-- START OF STORED DATA --
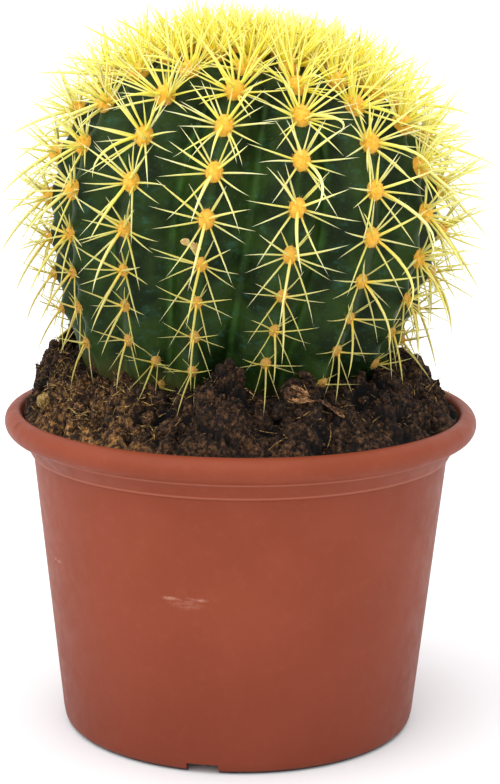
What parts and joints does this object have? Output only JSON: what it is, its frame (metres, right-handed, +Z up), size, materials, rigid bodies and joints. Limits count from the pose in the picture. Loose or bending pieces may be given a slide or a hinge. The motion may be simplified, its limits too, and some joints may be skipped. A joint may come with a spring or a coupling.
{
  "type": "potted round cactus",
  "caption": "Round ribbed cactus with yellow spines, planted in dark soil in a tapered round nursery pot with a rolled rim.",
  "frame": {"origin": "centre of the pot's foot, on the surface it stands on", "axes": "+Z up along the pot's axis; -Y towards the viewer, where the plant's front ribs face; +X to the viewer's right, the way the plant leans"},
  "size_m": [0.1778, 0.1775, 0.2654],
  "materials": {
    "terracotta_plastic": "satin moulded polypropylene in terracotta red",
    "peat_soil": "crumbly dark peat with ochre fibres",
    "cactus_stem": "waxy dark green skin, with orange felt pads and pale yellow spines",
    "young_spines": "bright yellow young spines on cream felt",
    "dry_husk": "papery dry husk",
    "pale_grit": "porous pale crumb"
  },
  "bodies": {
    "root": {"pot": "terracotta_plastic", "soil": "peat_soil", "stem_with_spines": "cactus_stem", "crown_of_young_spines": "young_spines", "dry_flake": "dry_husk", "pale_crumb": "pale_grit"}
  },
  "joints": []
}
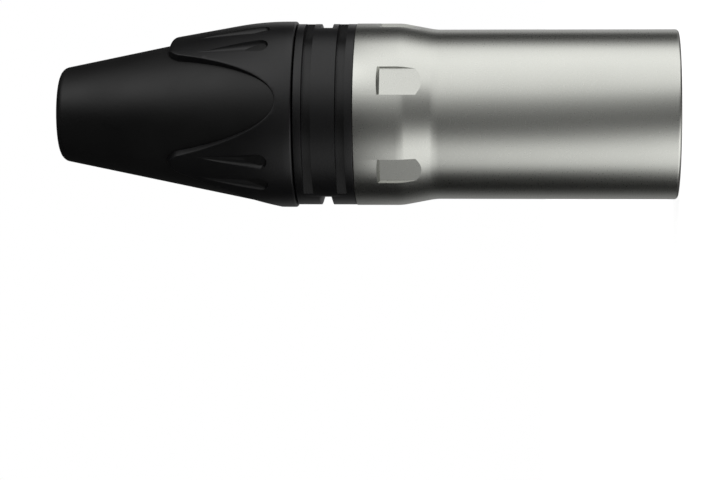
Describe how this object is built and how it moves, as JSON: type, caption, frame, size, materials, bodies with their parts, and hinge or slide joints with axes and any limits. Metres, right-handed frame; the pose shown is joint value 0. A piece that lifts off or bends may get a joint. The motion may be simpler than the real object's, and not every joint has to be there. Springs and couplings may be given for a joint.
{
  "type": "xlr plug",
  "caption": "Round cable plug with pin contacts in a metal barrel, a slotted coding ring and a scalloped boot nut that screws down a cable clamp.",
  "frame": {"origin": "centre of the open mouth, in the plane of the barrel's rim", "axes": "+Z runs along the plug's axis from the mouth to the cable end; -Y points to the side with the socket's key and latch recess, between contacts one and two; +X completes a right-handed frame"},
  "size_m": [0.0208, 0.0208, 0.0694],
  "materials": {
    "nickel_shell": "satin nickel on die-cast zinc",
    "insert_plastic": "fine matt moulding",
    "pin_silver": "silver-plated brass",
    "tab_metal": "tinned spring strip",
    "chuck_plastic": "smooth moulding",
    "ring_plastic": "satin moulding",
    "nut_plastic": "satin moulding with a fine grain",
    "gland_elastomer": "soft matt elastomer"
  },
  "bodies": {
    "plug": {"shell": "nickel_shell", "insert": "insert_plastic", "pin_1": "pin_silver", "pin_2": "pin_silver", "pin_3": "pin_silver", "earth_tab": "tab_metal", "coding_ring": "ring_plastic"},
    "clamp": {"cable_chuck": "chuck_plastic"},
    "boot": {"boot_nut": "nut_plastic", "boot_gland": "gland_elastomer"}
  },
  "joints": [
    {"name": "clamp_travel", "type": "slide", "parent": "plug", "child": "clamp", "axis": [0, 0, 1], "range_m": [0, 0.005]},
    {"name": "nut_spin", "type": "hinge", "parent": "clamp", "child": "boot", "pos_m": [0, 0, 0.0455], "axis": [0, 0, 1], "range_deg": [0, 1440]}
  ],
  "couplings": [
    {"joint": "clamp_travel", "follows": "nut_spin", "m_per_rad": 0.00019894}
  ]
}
-- END OF STORED DATA --
WHAT TO WORK ON:
Count up every line above that has the word "object" in it; answer with the number alone.

RESULT OF THE EXERCISE:
2